Big data tools can carry out a similar task. Hadoop and similar SQL tools are great at dealing with large amounts of data. For example, a Hadoop-based data warehouse put into production by Edmunds.com Inc. has helped them examine their dark data and reduce operating costs, says Paddy Hannon, Vice President of Architecture.
Especially important is identifying any stored data that contains regulated information (such as credit card numbers or government ID). Pulling this information into a searchable classification structure is the first step to meeting regulations.
#3. Make a plan
Once you’ve classified your data and determined what needs to go, it’s time to think forwards. There are a lot of questions to be answered:
- Whose hands does this information need to fall into?
- What data retention policy should we put into place in the future?
- How can we use search and retrieval tools to make accessing future data easier?
- How frequently should we review our dark data going forwards?
It’s also a good time to review data regulations and see if there’s anything you need to lock down further. Think of it as spring cleaning, but for your data.

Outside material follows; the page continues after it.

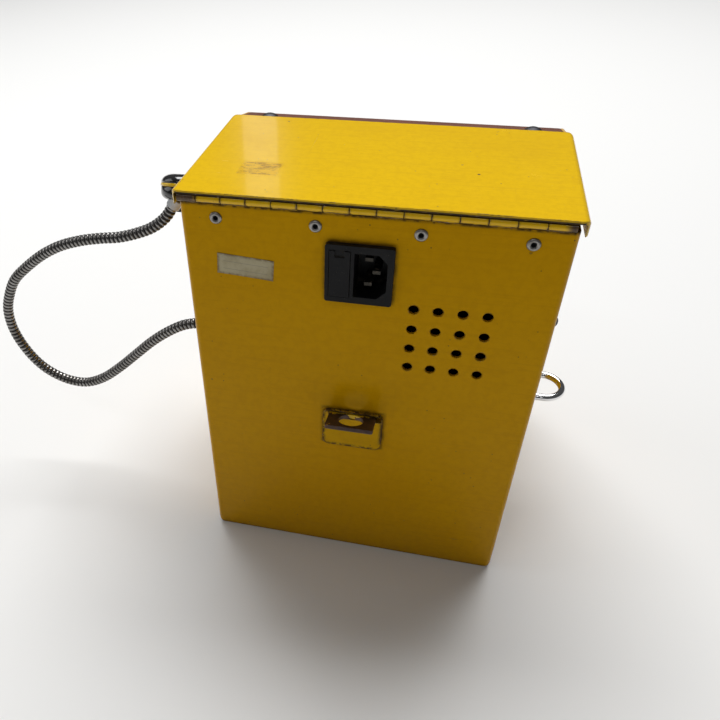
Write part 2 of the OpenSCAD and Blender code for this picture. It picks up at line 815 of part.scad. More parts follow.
module return_cup() {
    color([0.1, 0.1, 0.11]) difference() {
        block([cup_x[0], front_in, cup_z[0]], [cup_x[1], cup_back, cup_z[1]]);
        block([cup_x[0] + cup_wall, front_in - 1, cup_z[0] + cup_wall],
              [cup_x[1] - cup_wall, cup_back - cup_wall, cup_z[1] - cup_wall]);
        block([chute_x[0] + 1.2, chute_y[0] + 1.2, cup_z[1] - 3],
              [chute_x[1] - 1.2, chute_y[1] - 1.2, cup_z[1] + 1]);
        rod_x(cup_x[0] - 1, cup_x[1] + 1, flap_axis_y, flap_axis_z, flap_pin_r + run_c);
    }
}

module return_flap() {
    left = cup_x[0] + 2.6;
    right = cup_x[1] - 2.6;
    color([0.7, 0.7, 0.71]) {
        block([left, front_y + 0.1, cup_z[0] + 2.6], [right, front_in - 0.1, flap_axis_z]);
        block([left, front_y + 0.1, flap_axis_z - 2], [right, flap_axis_y, flap_axis_z]);
        rod_x(left, right, flap_axis_y, flap_axis_z, 2);
        rod_x(cup_x[0] + 0.2, cup_x[1] - 0.2, flap_axis_y, flap_axis_z, flap_pin_r);
    }
}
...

Unlock the business potential in your dark data
While the cost and security concerns are a good enough reason to spring clean your data, there’s a huge bonus in paying attention to your dark data. It contains insight about what your customers want, and where your business needs optimizing.
Nitin Mital, Head of Deloitte Consulting’s Analytics & Information Management practice, believes that bringing in decision makers from other areas of the business is critical to “lighting up” that dark data. “Work with business teams to identify specific questions that need to be answered. Then identify the sources of data that make the most sense for your analytics efforts.” For example, talk to your head of marketing about their goals for the quarter. How can data collected across the business (for example, customer conversations or product usage logs) help marketing understand customers better?
Asking the right questions about your dark data will help uncover the insights locked up in the costly dark data you’re keeping – and not using!